The death of your last surviving child (good riddance) in the War on Worldwide Wickedness makes you too valuable (unfit) to continue residing among the elder denizens (constipated old fools) of your life-help cottage (costly codger dump). So we’ve brought you here to shelter (ware house) you until our Creator calls you to an even more glorious transcendent residency above (blah-blah, blah-blah).

The talking head of Mr. Weevil — whose living self watches with you, his hands clasped above his coccyx — remarks that you can stroll inside the orphanage anywhere, but that you can never leave — on pain of solo confinement (for a first violation) or instant annihilation (for any later misstep).

The building has many mansions (rooms), viz., 1) Cold Room, 2) Arboretum, 3) Mail Room, 4) Guest Suite, 5) Chantry, 6) Sleep Bay, 7) Refectory, 8) Furnace Room, and 9) Melancholarium. Orphans will, and should, visit all nine rooms at some point, for every room will disclose its significance to its visitors, and these elucidations will charge any resident’s stay with meaning.

Don’t be alarmed, the director’s talking head concludes, if I haven’t mentioned a room you view as necessary. The existence of restrooms, closets, offices, kitchens, servant quarters, attics, basements, secret nooks, and so forth, goes without saying.

A young woman dressed like the men who snatched you from your lodgings takes your elbow — gently — and escorts you from the rotunda. And as Mr. Weevil’s body glides smoothly away, his face fades from the gallery-level screen.

Where are we going? you ask the woman.

She smiles as she might at an infant mouthing a milk bubble.

Where are the other residents? Will I have my own room?

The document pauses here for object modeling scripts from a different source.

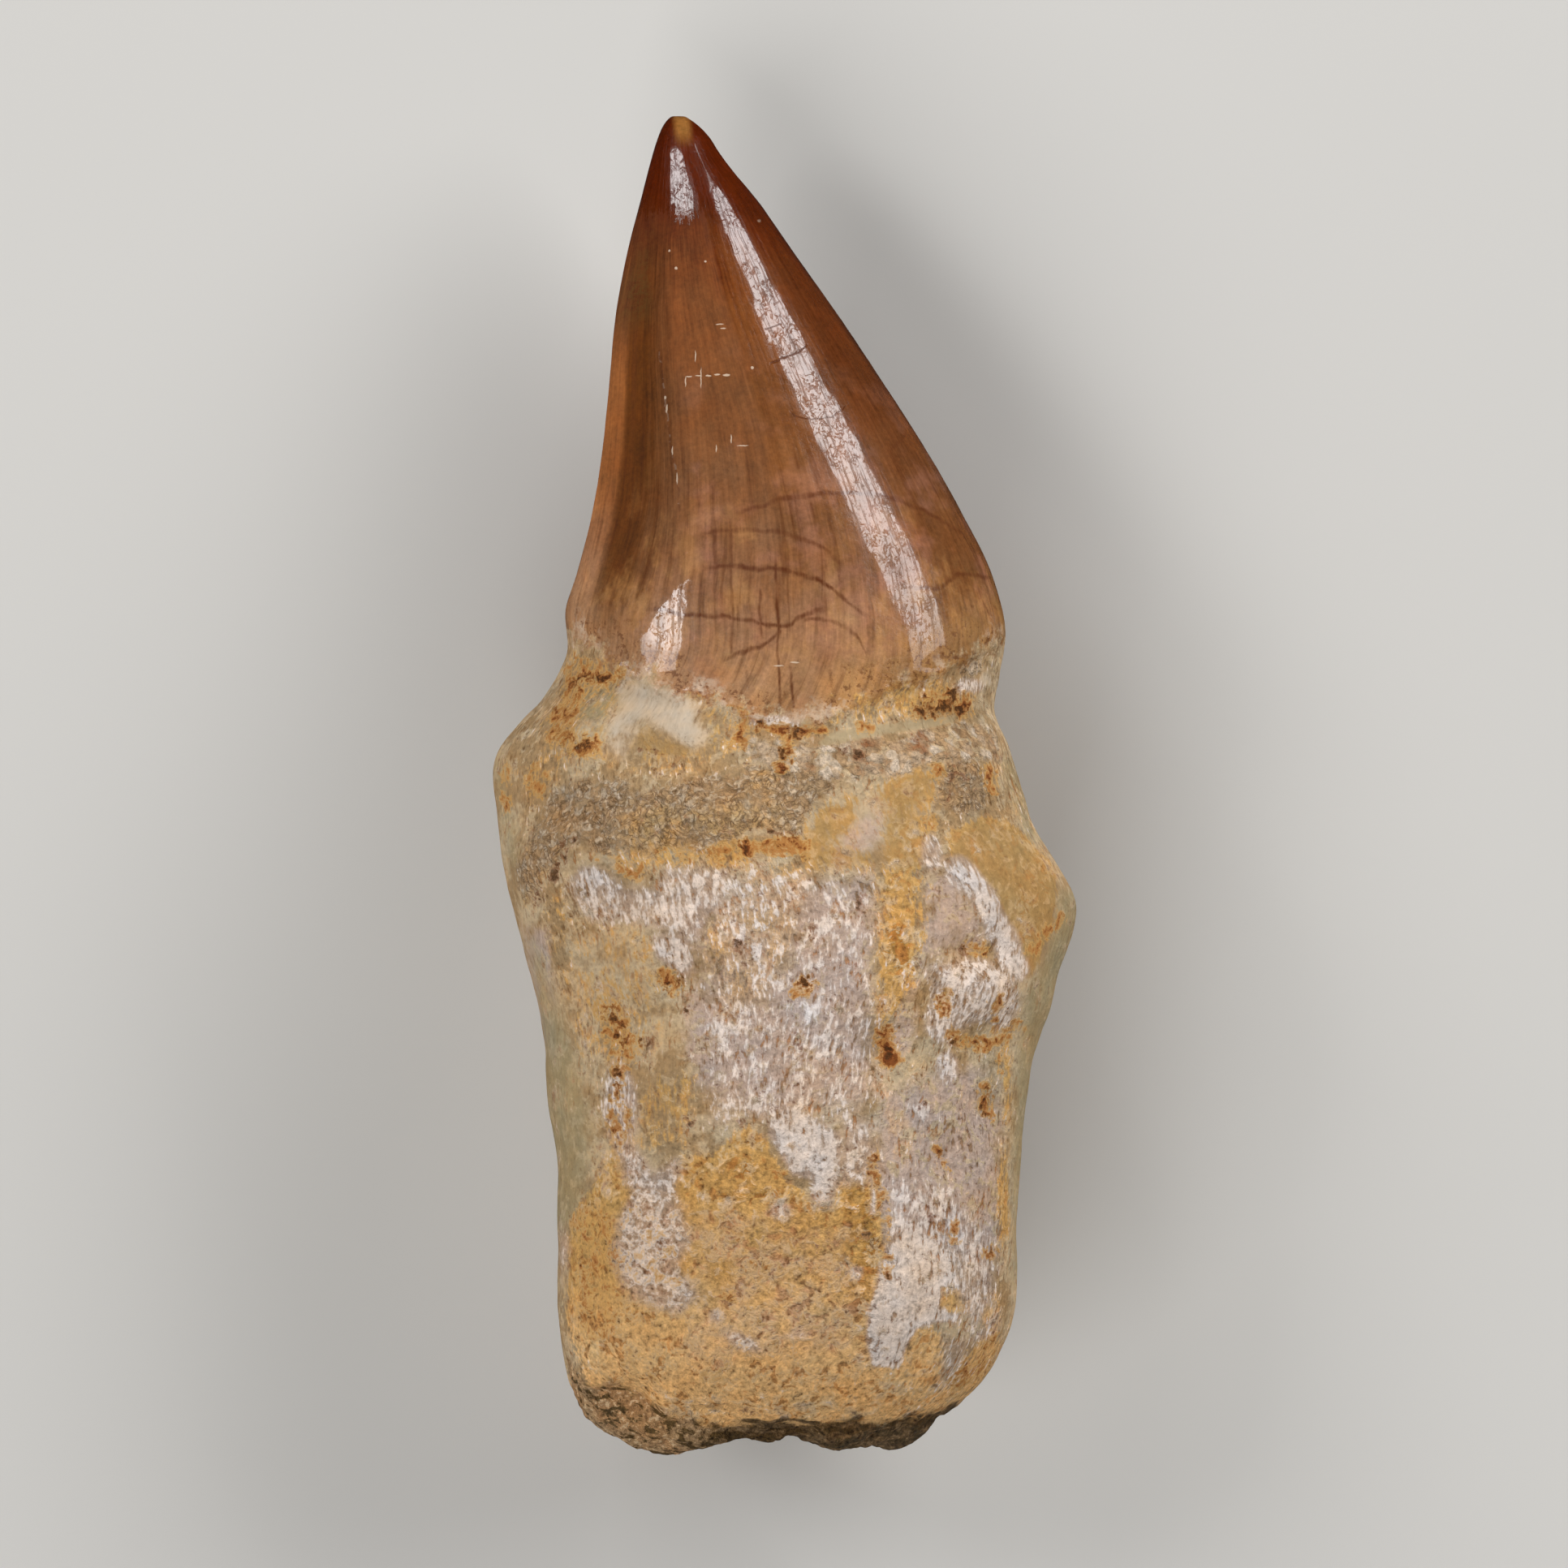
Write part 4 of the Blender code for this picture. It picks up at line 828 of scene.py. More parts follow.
class Recipe:
    """The nodes of one material."""

    def __init__(self, name):
        self.material = bpy.data.materials.new(name)
        self.material.use_nodes = True
        self.tree = self.material.node_tree
        self.tree.nodes.clear()

    def add(self, kind, settings=None, sockets=None, output=0):
        """Adds a node, makes its settings, and then fills its sockets with values or links."""
        node = self.tree.nodes.new(kind)
        for name, value in (settings or {}).items():
            if name == "stops":
                self.set_stops(node.color_ramp, value)
            elif name == "curve":
                self.set_curve(node.mapping, value)
            else:
                setattr(node, name, value)
        for name, value in (sockets or {}).items():
            if isinstance(value, Value):
                self.tree.links.new(value.socket, node.inputs[name])
            else:
                node.inputs[name].default_value = value
        return Value(self, node.outputs[output]) if node.outputs else None

    @staticmethod
    def set_stops(ramp, stops):
        ramp.interpolation = "B_SPLINE"
        while len(ramp.elements) > 1:
            ramp.elements.remove(ramp.elements[-1])
        for index, (position, colour) in enumerate(stops):
            element = ramp.elements[0] if index == 0 else ramp.elements.new(position)
            element.position = position
            element.color = (*colour, 1.0)

    @staticmethod
    def set_curve(mapping, points):
        curve = mapping.curves[0]
        while len(curve.points) < len(points):
            curve.points.new(0.5, 0.5)
        for knot, (across, up) in zip(curve.points, points):
            knot.location = (across, up)
        mapping.update()

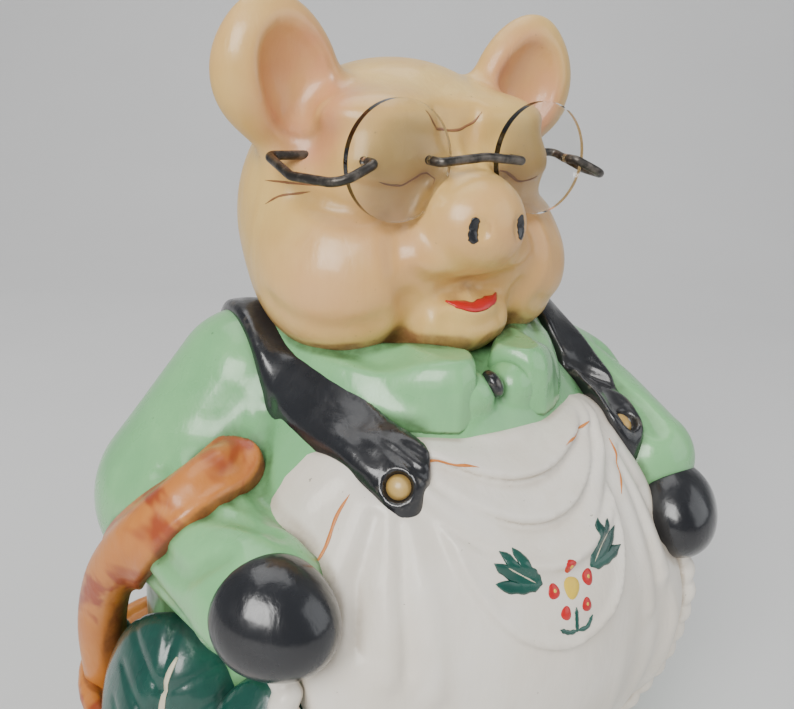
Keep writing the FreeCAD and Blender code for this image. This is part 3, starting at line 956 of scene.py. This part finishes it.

That the director included a dormitory in his list of mansions suggests otherwise, but you have to ask. Still, you have begun to think you’re in a reeducation camp of some sort. Your stomach tightens even as you tighten your hold on the duffels, which now feel as heavy as old lead sash weights.

Miss, you plead. Why am I here? Where are we going?

She stops, stares you in the eye, and says, Oldsters who’ve lost children in the war often make trouble. Hush. It isn’t personal. We’re sheltering all orphaned adults in places like this, for everybody’s benefit. You’ll meet other orphans soon, but now Mr. Weevil’d like you to visit the refrigitorium.

What?

The Cold Room. Relax, Ms. K—. It’s nice. It’s a surprise, sort of.

It’s a surprise, all right, and no sort of about it. Your escort has abandoned you inside the Cold Room, which drones like a refrigerator but sparkles all about you as if you were its moving hub. Ice coats the walls in ripples and scales, each its own faintly glowing color.

Effigies of frozen liquid occupy shallow niches about the walls, and you soon find that three of these, interleaved with simulacra of unfamiliar persons, commemorate your dead: Mick, Brice, and Elise.

As if over a skin of crushed ping-pong balls, you totter gingerly to each beloved ice figure in turn.

Tears spontaneously flow, only to harden on the planes of your face. You clutch your gut and bend in agony before each image of loss. You sob into the chamber’s dull hum, stupidly hopeful that no one’s wired it for video or sound, and that your pain has no commiserating spies.

You’ve done this before. Must you indulge again? Have you no shame?

Over time your tears reliquefy, and the ice effigies glisten more wetly. The Cold Room has grown imperceptibly warmer. The ice on its walls stays solid, but the statues — by design or accident, but more likely the former — begin to shimmer and melt. Do they stand on hotplates or coil about intricate helices of invisible heating wires? Whatever the case, they dissolve. They go. And there’s no reversing the process.

So much water collects — from your tear ducts and the desolidifying statues — that puddles gather in the floor. Even the ceiling drips.

If you stay here out of a misbegotten desire to honor your treasured dead, you’ll wind up drenched, ill, and soul-sick.

Freezing, sweating, weeping, you back away. You must.

You have a slick card in hand: a floor diagram of the Vinegar Peace Wrong-Way, Used-Adult Orphanage. YOU ARE HERE, it asserts in a box next to the blueprint image of the Cold Room, BUT YOU COULD BE HERE.